Numerical simulation of oil-water displacements in naturally fractured reservoirs using a hybrid grid MPFA-streamline (SLS-HyG) formulation

The numerical simulation of fluid displacements in naturally fractured reservoirs is rather expensive in terms of CPU requirements and challenging, due to the random spatial distribution of fractures of different sizes and shapes. In this paper, we present a numerical formulation to simulate the 2-D two-phase flow of oil and water in naturally fractured oil reservoirs using unstructured quadrilateral meshes. In our Hybrid-Grid MPFA-Streamline (SLS-HyG) formulation, the elliptic pressure equation is discretised by a finite volume method with a Multipoint Flux Approximation using a Diamond stencil. This formulation is able to handle a full permeability tensor representation in an arbitrary polygonal grid. For the advective saturation problem, we used the streamline-based method, which decouples the transport equations into several 1-D problems solved along each streamline.
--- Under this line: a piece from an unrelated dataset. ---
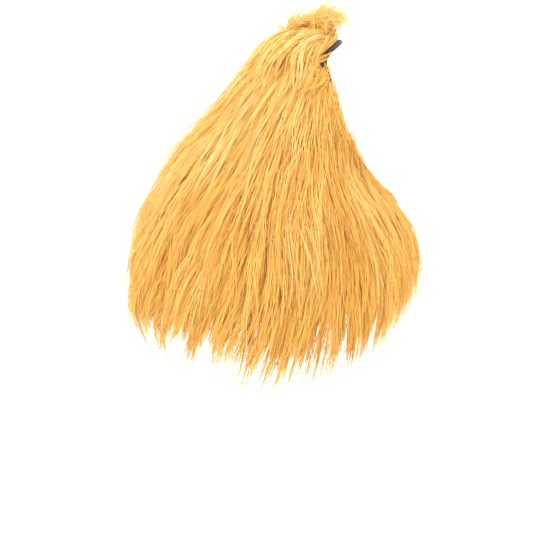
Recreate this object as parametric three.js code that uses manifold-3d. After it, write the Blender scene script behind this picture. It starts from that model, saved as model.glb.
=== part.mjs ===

These formulations were implemented in the framework of the Hybrid-Grid (HyG) representation of fractures, where the fractures in the physical domain are represented by 1-D objects in 2-D domains and extended to the same dimension of the matrix problem. The coupling between the flow and the transport problem is done by a modified implicit pressure explicit saturation procedure. We have solved some reference problems from the literature, obtaining promising results when compared to other classical formulations.